Sort through the entries below and pull out lines containing the word "lifts".

— START OF Information given —

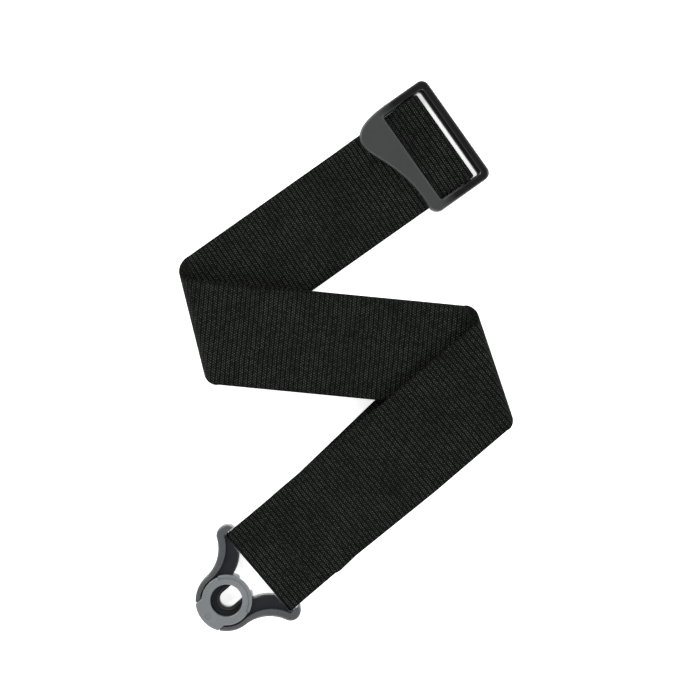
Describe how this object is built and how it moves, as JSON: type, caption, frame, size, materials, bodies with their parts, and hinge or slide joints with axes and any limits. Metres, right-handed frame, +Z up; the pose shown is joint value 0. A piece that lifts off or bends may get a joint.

— END OF Information given —
— START OF Information given —

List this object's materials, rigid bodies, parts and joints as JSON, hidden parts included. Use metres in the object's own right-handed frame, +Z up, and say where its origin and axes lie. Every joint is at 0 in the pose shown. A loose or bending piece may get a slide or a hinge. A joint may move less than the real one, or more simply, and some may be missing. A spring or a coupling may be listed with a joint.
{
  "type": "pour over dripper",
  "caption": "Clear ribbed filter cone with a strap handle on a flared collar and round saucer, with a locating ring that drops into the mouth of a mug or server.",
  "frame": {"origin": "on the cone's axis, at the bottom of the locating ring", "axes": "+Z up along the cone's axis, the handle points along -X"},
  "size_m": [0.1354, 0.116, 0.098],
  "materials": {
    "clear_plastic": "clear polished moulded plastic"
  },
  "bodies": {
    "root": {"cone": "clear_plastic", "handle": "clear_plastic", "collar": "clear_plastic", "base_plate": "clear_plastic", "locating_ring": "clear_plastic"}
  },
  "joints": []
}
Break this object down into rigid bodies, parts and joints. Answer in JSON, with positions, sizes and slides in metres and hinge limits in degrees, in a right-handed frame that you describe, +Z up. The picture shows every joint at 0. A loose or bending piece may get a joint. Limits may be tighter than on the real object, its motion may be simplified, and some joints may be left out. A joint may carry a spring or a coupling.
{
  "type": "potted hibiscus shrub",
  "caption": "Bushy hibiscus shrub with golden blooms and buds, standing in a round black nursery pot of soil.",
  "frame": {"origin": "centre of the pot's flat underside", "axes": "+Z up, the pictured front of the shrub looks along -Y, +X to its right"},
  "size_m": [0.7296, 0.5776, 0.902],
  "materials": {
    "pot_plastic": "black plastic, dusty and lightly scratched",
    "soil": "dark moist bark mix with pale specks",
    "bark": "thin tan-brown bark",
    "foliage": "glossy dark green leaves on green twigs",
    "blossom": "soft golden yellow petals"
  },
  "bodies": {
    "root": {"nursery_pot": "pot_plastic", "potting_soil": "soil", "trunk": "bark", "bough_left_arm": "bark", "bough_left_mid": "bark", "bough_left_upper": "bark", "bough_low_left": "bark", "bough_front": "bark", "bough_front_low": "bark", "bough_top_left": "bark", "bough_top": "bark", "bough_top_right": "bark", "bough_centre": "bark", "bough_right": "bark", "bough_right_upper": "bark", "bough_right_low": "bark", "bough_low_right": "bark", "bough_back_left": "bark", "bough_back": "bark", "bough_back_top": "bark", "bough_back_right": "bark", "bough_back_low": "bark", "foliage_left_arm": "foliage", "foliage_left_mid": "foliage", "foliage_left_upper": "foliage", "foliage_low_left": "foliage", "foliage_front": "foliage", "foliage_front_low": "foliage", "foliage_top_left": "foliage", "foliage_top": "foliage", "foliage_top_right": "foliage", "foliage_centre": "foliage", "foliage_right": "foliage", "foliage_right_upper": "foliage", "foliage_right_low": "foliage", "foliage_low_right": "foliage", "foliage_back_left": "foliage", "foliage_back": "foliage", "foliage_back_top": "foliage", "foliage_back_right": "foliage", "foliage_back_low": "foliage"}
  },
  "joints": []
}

— END OF Information given —
— START OF Information given —

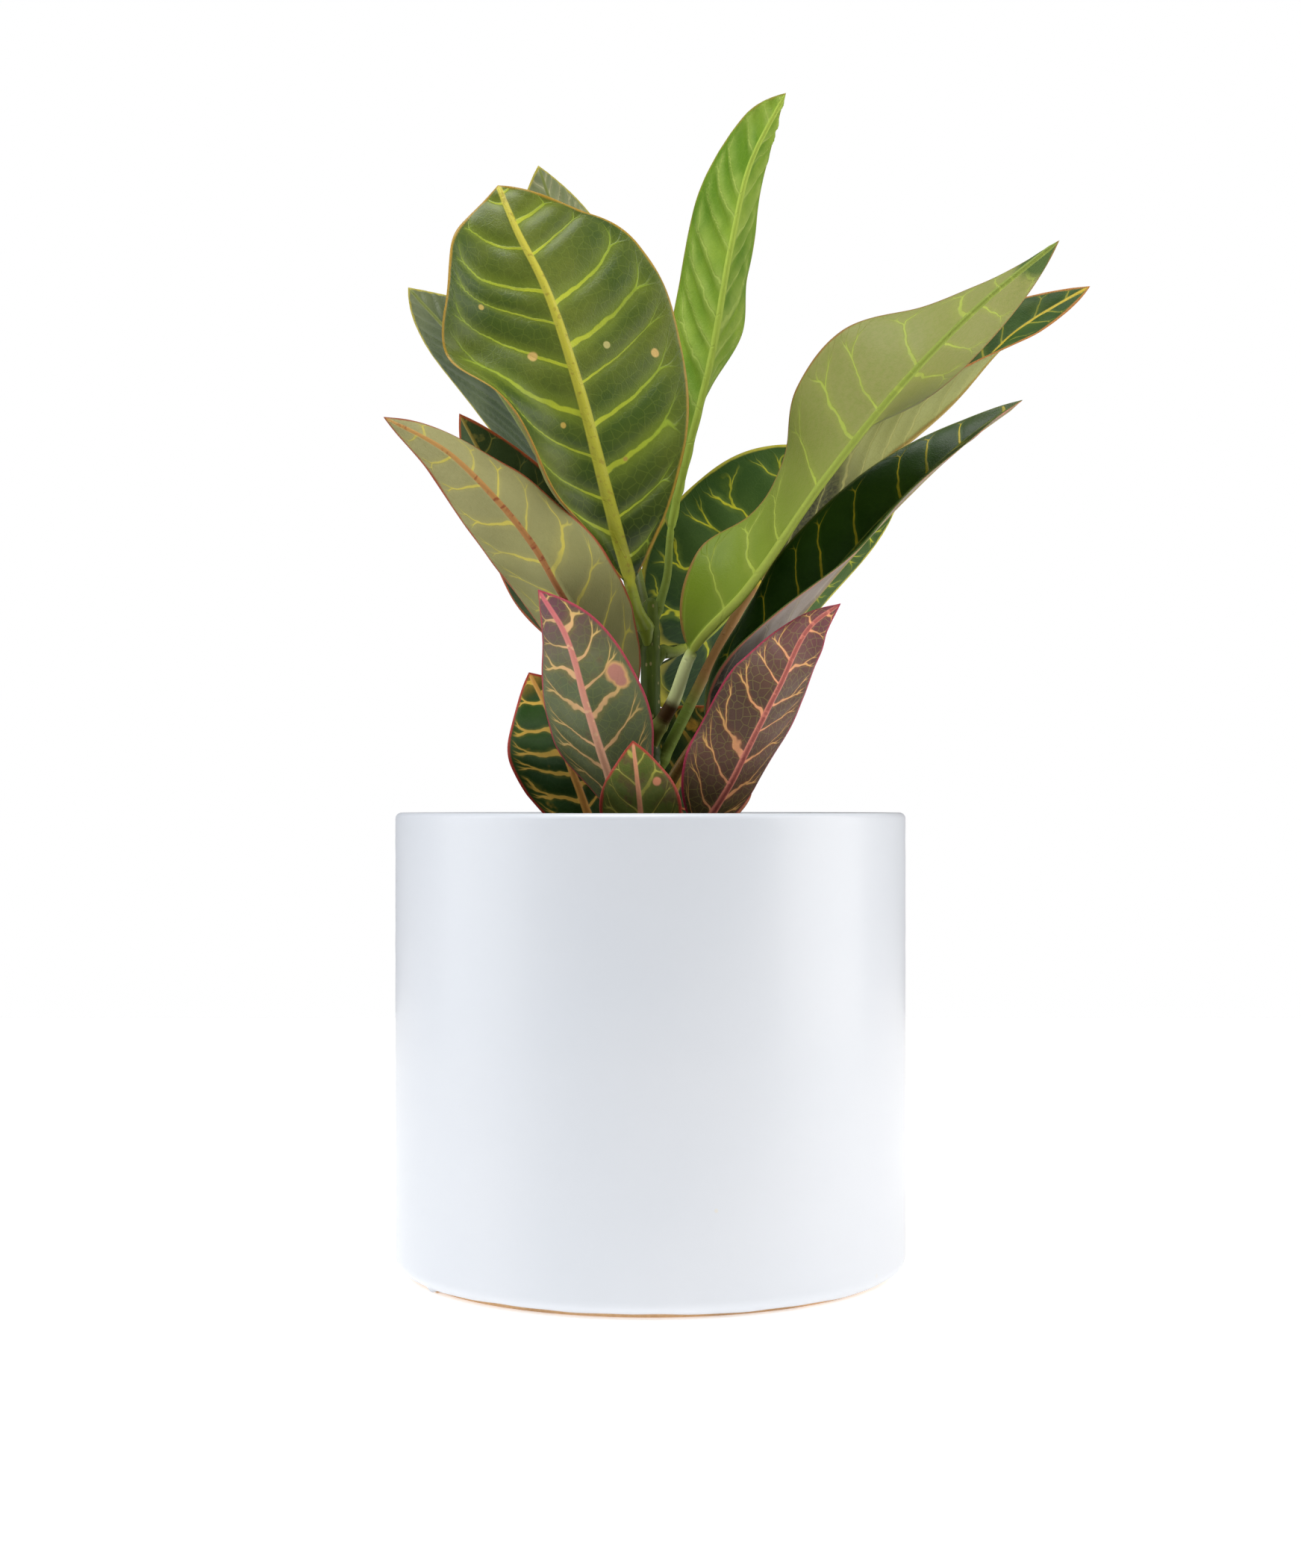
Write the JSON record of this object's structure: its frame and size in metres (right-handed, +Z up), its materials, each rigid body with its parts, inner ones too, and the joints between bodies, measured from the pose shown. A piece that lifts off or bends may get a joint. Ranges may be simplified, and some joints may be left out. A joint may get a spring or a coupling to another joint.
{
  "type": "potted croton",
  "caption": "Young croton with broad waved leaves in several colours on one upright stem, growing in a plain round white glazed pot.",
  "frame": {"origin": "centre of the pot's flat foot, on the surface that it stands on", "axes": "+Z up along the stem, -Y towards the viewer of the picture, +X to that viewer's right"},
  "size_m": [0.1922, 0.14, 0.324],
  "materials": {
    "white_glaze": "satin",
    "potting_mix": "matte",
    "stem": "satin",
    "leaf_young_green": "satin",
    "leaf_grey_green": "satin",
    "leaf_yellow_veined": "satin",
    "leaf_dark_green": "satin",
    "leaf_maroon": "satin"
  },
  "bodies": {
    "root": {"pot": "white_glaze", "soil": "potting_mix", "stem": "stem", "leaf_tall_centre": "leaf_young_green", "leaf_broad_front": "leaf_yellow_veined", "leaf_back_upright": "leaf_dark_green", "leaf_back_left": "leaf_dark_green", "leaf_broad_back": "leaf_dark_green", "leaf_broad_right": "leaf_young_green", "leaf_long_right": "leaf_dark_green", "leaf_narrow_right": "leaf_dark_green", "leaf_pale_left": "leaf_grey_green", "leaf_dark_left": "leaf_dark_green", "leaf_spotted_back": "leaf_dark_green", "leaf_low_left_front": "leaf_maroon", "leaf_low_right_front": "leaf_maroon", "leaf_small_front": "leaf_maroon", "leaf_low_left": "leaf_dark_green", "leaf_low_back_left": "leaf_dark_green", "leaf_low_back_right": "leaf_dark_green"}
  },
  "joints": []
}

— END OF Information given —

**Expected answer**:
Describe how this object is built and how it moves, as JSON: type, caption, frame, size, materials, bodies with their parts, and hinge or slide joints with axes and any limits. Metres, right-handed frame, +Z up; the pose shown is joint value 0. A piece that lifts off or bends may get a joint.
Write the JSON record of this object's structure: its frame and size in metres (right-handed, +Z up), its materials, each rigid body with its parts, inner ones too, and the joints between bodies, measured from the pose shown. A piece that lifts off or bends may get a joint. Ranges may be simplified, and some joints may be left out. A joint may get a spring or a coupling to another joint.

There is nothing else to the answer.